## Written exercise
From the line with "Write part 3" to the line with "material, tree, shader", both lines included, set down exactly those lines, please, and no others.

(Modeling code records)
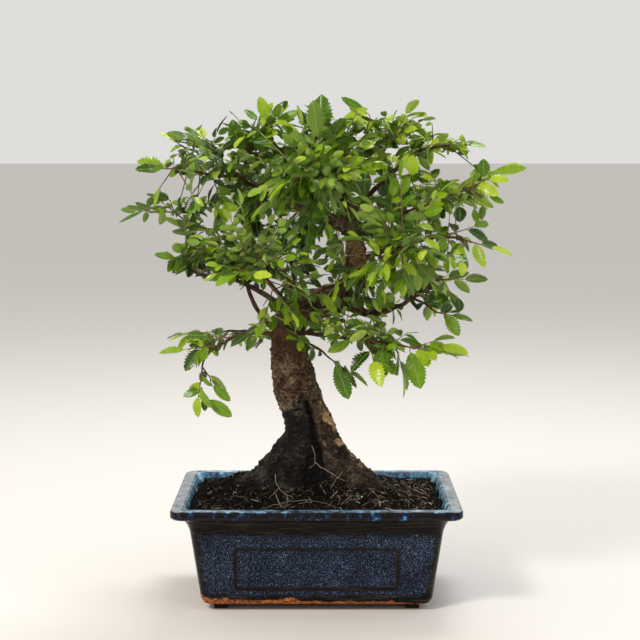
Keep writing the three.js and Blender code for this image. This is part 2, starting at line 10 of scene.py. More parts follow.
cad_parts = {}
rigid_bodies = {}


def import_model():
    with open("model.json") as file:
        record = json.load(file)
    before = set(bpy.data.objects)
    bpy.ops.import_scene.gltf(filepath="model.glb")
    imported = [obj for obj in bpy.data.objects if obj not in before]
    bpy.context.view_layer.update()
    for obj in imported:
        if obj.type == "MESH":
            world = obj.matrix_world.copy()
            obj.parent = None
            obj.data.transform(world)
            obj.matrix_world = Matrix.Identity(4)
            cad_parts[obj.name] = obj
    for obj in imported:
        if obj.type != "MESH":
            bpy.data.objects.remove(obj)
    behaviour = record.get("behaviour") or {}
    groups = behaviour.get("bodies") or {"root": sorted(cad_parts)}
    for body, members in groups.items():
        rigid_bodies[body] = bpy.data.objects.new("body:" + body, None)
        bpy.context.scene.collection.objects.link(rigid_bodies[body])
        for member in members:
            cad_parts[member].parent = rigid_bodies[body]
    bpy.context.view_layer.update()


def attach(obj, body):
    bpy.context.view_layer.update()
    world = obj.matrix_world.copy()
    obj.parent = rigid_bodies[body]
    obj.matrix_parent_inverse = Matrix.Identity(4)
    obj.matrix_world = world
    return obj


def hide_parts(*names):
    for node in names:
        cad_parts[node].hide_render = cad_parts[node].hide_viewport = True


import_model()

# Without a seed, noise_vector would start from the clock.
noise.seed_set(19)
MM = 0.001
UP = np.array((0.0, 0.0, 1.0))
BACK = np.array((0.0, 1.0, 0.0))

# Camera, in millimetres and radians, and its focal length in pixels of a square frame.
CAMERA_X, CAMERA_AWAY, CAMERA_Z, CAMERA_PITCH = 2.3, 1129.4, 317.5, 0.1056
FOCAL_PIXELS, FRAME_PIXELS = 1593, 640

# Pot, in millimetres: half width and height of each row, up the outside and down the inside. The
# depth at any height is less than the width by the inset on each side.
POT_INSET = 27.5
WALL_FOOT, WALL_FOOT_Z = 80.6, 9.0
WALL_HEAD, WALL_HEAD_Z = 87.0, 54.5
WALL_SLOPE = (WALL_HEAD - WALL_FOOT) / (WALL_HEAD_Z - WALL_FOOT_Z)
POT_ROWS = [
    (74.2, 4.0), (78.6, 5.2), (WALL_FOOT, WALL_FOOT_Z), (WALL_HEAD, WALL_HEAD_Z), (87.6, 58.1),
    (88.9, 61.9), (90.8, 65.1), (93.4, 67.5), (98.9, 68.4), (100.0, 69.6), (100.0, 73.3),
    (98.9, 74.5), (91.6, 74.5), (90.4, 74.0), (89.6, 72.0), (82.0, WALL_HEAD_Z), (74.0, 11.0),
]
POT_CORNER = 6.0
PANEL_BOTTOM, PANEL_TOP, PANEL_SINK, PANEL_CORNER = 16.2, 45.5, 1.3, 4.0
PANEL_FRONT, PANEL_END = 112.4, 62.0
FOOT_HALF_WIDTH, FOOT_HALF_DEPTH, FOOT_LONG, FOOT_SHORT, FOOT_BREADTH = 71.5, 44.0, 30.0, 22.0, 9.0
FOOT_HEIGHT = 5.4
DRAIN_X, DRAIN_RADIUS = 38.0, 8.0

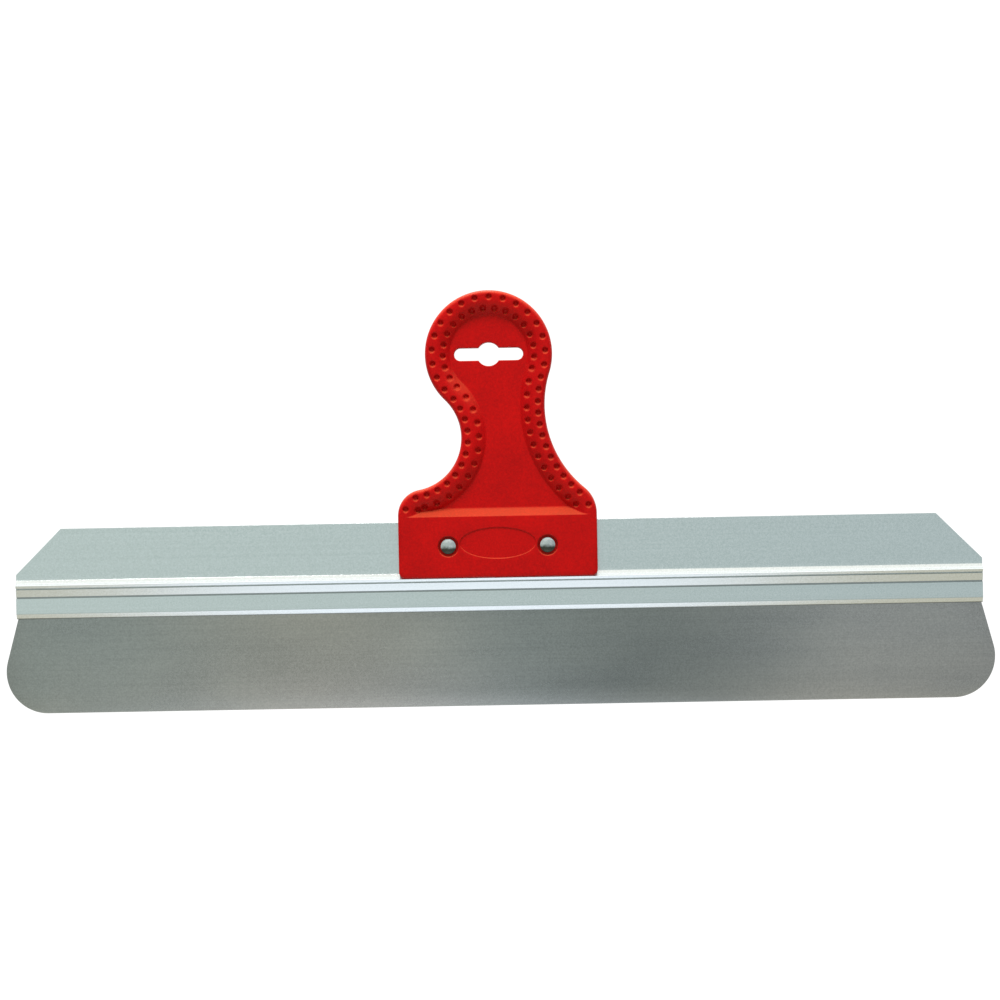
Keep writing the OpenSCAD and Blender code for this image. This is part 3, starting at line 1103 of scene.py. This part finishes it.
def make_world():
    """Studio light: bright above, a grey panel in front, and plain white as the backdrop."""
    world = bpy.data.worlds.new("studio")
    bpy.context.scene.world = world
    world.use_nodes = True
    nodes, links = world.node_tree.nodes, world.node_tree.links
    background = nodes["Background"]
    way = nodes.new("ShaderNodeTexCoord").outputs["Generated"]
    split = nodes.new("ShaderNodeSeparateXYZ")
    links.new(way, split.inputs["Vector"])

    def ranged(axis, low, high, to_low=0.0, to_high=1.0):
        made = nodes.new("ShaderNodeMapRange")
        made.interpolation_type = "SMOOTHSTEP"
        for key, number in zip(("From Min", "From Max", "To Min", "To Max"),
                               (low, high, to_low, to_high)):
            made.inputs[key].default_value = number
        links.new(split.outputs[axis], made.inputs["Value"])
        return made.outputs["Result"]

    def mix(share, first, second):
        made = nodes.new("ShaderNodeMix")
        made.data_type = "RGBA"
        links.new(share, made.inputs[MIX_SHARE])
        for index, value in ((MIX_FIRST, first), (MIX_SECOND, second)):
            if isinstance(value, tuple):
                made.inputs[index].default_value = (*value, 1)
            else:
                links.new(value, made.inputs[index])
        return made.outputs[MIX_RESULT]

    panel = mix(ranged("X", -0.25, 0.25), FRONT_LEFT, FRONT_RIGHT)
    front = mix(ranged("Y", -0.93, -0.78), panel, FRONT_DIM)
    front = mix(ranged("Z", -0.4, -0.3), LOW, front)
    around = mix(ranged("Y", -0.1, 0.3), front, BACK)
    above = mix(ranged("Z", 0.6, 0.8), BOX, TOP)
    whole = mix(ranged("Z", 0.3, 0.5), around, above)
    backdrop = mix(nodes.new("ShaderNodeLightPath").outputs["Is Camera Ray"], whole, WHITE)
    links.new(backdrop, background.inputs["Color"])
    background.inputs["Strength"].default_value = 1.0


def area_light(name, place, aim, size, power, shiny=True):
    """A rectangular lamp; one that isn't shiny has no mirror image in the metal."""
    lamp = bpy.data.lights.new(name, "AREA")
    lamp.shape = "RECTANGLE"
    lamp.size, lamp.size_y = size
    lamp.energy = power
    holder = bpy.data.objects.new(name, lamp)
    holder.location = place
    holder.visible_glossy = shiny
    holder.rotation_euler = (Vector(aim) - Vector(place)).to_track_quat("-Z", "Y").to_euler()
    bpy.context.scene.collection.objects.link(holder)


CAMERA_AIM = Vector((0.0014, 0.0, 0.10385))
CAMERA_AWAY = 1.2914
CAMERA_TURN = 0.4
CAMERA_RISE = 0.8
CAMERA_ROLL = 1.055
LENS_MM = 92.0
SENSOR_MM = 36.0


def make_camera():
    lens = bpy.data.cameras.new("camera")
    lens.lens = LENS_MM
    lens.sensor_width = SENSOR_MM
    lens.dof.use_dof = False
    camera = bpy.data.objects.new("camera", lens)
    turn, rise = math.radians(CAMERA_TURN), math.radians(CAMERA_RISE)
    back = Vector((math.sin(turn) * math.cos(rise), -math.cos(turn) * math.cos(rise),
                   math.sin(rise)))
    look = (-back).to_track_quat("-Z", "Y").to_matrix()
    roll = Matrix.Rotation(math.radians(-CAMERA_ROLL), 3, "Z")
    camera.matrix_world = (Matrix.Translation(CAMERA_AIM + back * CAMERA_AWAY)
                           @ (look @ roll).to_4x4())
    bpy.context.scene.collection.objects.link(camera)
    bpy.context.scene.camera = camera


make_floor()
make_world()
area_light("key_light", (-0.12, -0.7, 1.42), (0, 0, 0.1), (0.8, 0.5), 25, shiny=False)
area_light("top_light", (-0.15, 0.22, 1.5), (0, 0, 0.15), (0.8, 0.4), 12)
make_camera()
bpy.context.scene.view_settings.view_transform = "Standard"
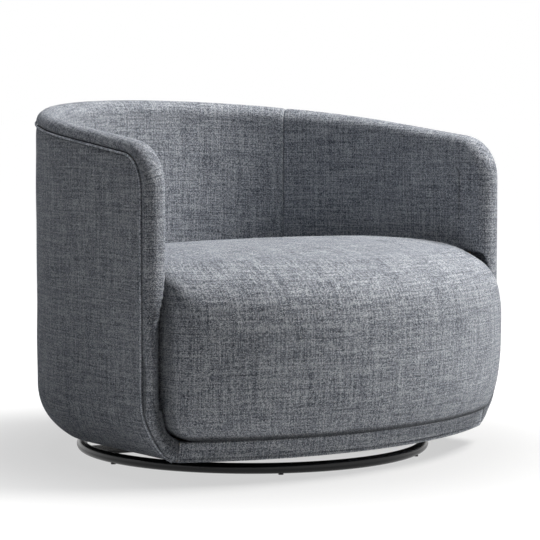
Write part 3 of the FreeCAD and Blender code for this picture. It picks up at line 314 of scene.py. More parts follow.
def fabric_material(name, two_ways=False):
    """The cover fabric on a piece's cloth map, with painted shade in seams and beside the seat and a painted
    highlight on the cord.

    A seat has a second map for its top.
    """
    material, tree, shader = new_material(name)

    def laid(map_name):
        cloth = node(tree, "UVMap", uv_map=map_name)
        woven = node(tree, "Group", {}, node_tree=weave)
        tree.links.new(cloth.outputs[0], woven.inputs[0])
        return woven.outputs

    tone, fleck, level = laid("cloth")
    if two_ways:
        top = node(tree, "Attribute", attribute_name="top_share").outputs["Fac"]
        others = laid("cloth_top")
        tone, fleck, level = [
            node(tree, "Mix", {0: top, 2: a, 3: b}).outputs[0] for a, b in zip((tone, fleck, level), others)]
    low = node(tree, "Mix", {0: node(tree, "MapRange", {0: tone, 1: 0.0, 2: 0.5}).outputs[0],
                             6: yarn_dark, 7: yarn_middle}, data_type="RGBA")
    high = node(tree, "Mix", {0: node(tree, "MapRange", {0: tone, 1: 0.5, 2: 1.1}).outputs[0],
                              6: low.outputs[2], 7: yarn_light}, data_type="RGBA")
    flecked = node(tree, "Mix", {0: fleck, 6: high.outputs[2], 7: fleck_colour}, data_type="RGBA")
    # Painted shade and highlight: the attribute darkens the colour in seams, on the rail's ledge, at the
    # seat's foot and beside the seat; a negative value lightens the cord.
    painted_shade_and_highlight = node(tree, "Attribute", attribute_name="painted_shade_and_highlight").outputs["Fac"]
    kept = node(tree, "Math", {0: 1.0, 1: painted_shade_and_highlight}, operation="SUBTRACT").outputs[0]
    shaded = node(tree, "VectorMath", {0: flecked.outputs[2], "Scale": kept}, operation="SCALE")
    tree.links.new(shaded.outputs[0], shader.inputs["Base Color"])
    bump = node(tree, "Bump", {"Strength": 0.55, "Distance": 0.0012, "Height": level})
    tree.links.new(bump.outputs[0], shader.inputs["Normal"])
    shader.inputs["Roughness"].default_value = 0.92
    shader.inputs["Specular IOR Level"].default_value = 0.15
    shader.inputs["Sheen Weight"].default_value = 0.18
    shader.inputs["Sheen Roughness"].default_value = 0.5
    shader.inputs["Sheen Tint"].default_value = (0.75, 0.8, 0.9, 1)
    return material


cover_fabric = fabric_material("cover fabric")

# The outer cover of the shell: one length of fabric over wadding and fibreboard, sewn to the
# piping under the rim and down both arms, pulled round the lower edge and stapled beneath.
shell_radius = 0.441
arm_splay = math.radians(3.2)
arm_front = -0.263
rim_height = 0.662
rim_slope = math.tan(math.radians(7))
rim_stretch = 1 / math.cos(math.radians(7))
rim_corner = 0.09
piping_drop = 0.025
underside_radius = 0.115
underside_height = 0.14
shell_bottom = 0.04
turned_under = 0.072
arc_reach = shell_radius * (math.pi / 2 - arm_splay)
arm_sin, arm_cos = math.sin(arm_splay), math.cos(arm_splay)
curl_fall = underside_height - shell_bottom
curl_angle = math.asin(curl_fall / underside_radius)
curl_length = underside_radius * curl_angle
curl_in = underside_radius * (1 - math.cos(curl_angle))
lowest_row = underside_height - curl_length - (turned_under - curl_in)


def plan_place(along, inset):
    """A place in plan: so far along the outer face from the back's middle, and so far in."""
    along = np.asarray(along, float)
    side = np.sign(along)
    reach = np.abs(along)
    turn = np.minimum(reach, arc_reach) / shell_radius
    ahead = np.maximum(reach - arc_reach, 0)
    out_x, out_y = np.sin(turn), np.cos(turn)
    x = out_x * (shell_radius - inset) + ahead * arm_sin
    y = out_y * (shell_radius - inset) - ahead * arm_cos
    return side * x, y


def shell_place(along, row, inset):
    """A place on the shell: row is the height, or less as the cloth turns under the edge."""
    row = np.asarray(row, float)
    below = np.clip((underside_height - row) / underside_radius, 0, curl_angle)
    flat = np.maximum(underside_height - curl_length - row, 0)
    tucked = (underside_radius - inset) * np.cos(below) + inset - underside_radius
    x, y = plan_place(along, inset - tucked + flat)
    z = np.where(row > underside_height, row, underside_height - (underside_radius - inset) * np.sin(below))
    return np.stack([x, y, z], axis=-1)


def crest_height(y):
    """The height of the rim, which falls from the back to the arms."""
    return rim_height + rim_slope * y


def side_corner(drop, share):
    """The rounded front corner in side view, from its lower end at 0 to its upper end at 1."""
    tilt = math.atan(rim_slope)
    radius = rim_corner - drop
    reach = rim_corner * math.tan((math.pi / 2 - tilt) / 2)
    centre_y = arm_front + rim_corner
    centre_z = crest_height(arm_front) - reach
    turn = share * (math.pi / 2 - tilt)
    return centre_y - radius * np.cos(turn), centre_z + radius * np.sin(turn)


def arm_along(y):
    """How far along the outer face an arm's place lies, from its y."""
    return arc_reach + (shell_radius * arm_sin - y) / arm_cos


def shares_along(line):
    """How far along a row of points each one lies, from 0 to 1."""
    steps = np.linalg.norm(np.diff(line, axis=0), axis=1)
    reach = np.r_[0, np.cumsum(steps)]
    return reach / reach[-1]


def soft_step(value, low, high):
    """From 0 at the low value to 1 at the high one, level at both ends."""
    share = np.clip((value - low) / (high - low), 0, 1)
    return share * share * (3 - 2 * share)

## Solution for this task
Write part 3 of the FreeCAD and Blender code for this picture. It picks up at line 314 of scene.py. More parts follow.
def fabric_material(name, two_ways=False):
    """The cover fabric on a piece's cloth map, with painted shade in seams and beside the seat and a painted
    highlight on the cord.

    A seat has a second map for its top.
    """
    material, tree, shader = new_material(name)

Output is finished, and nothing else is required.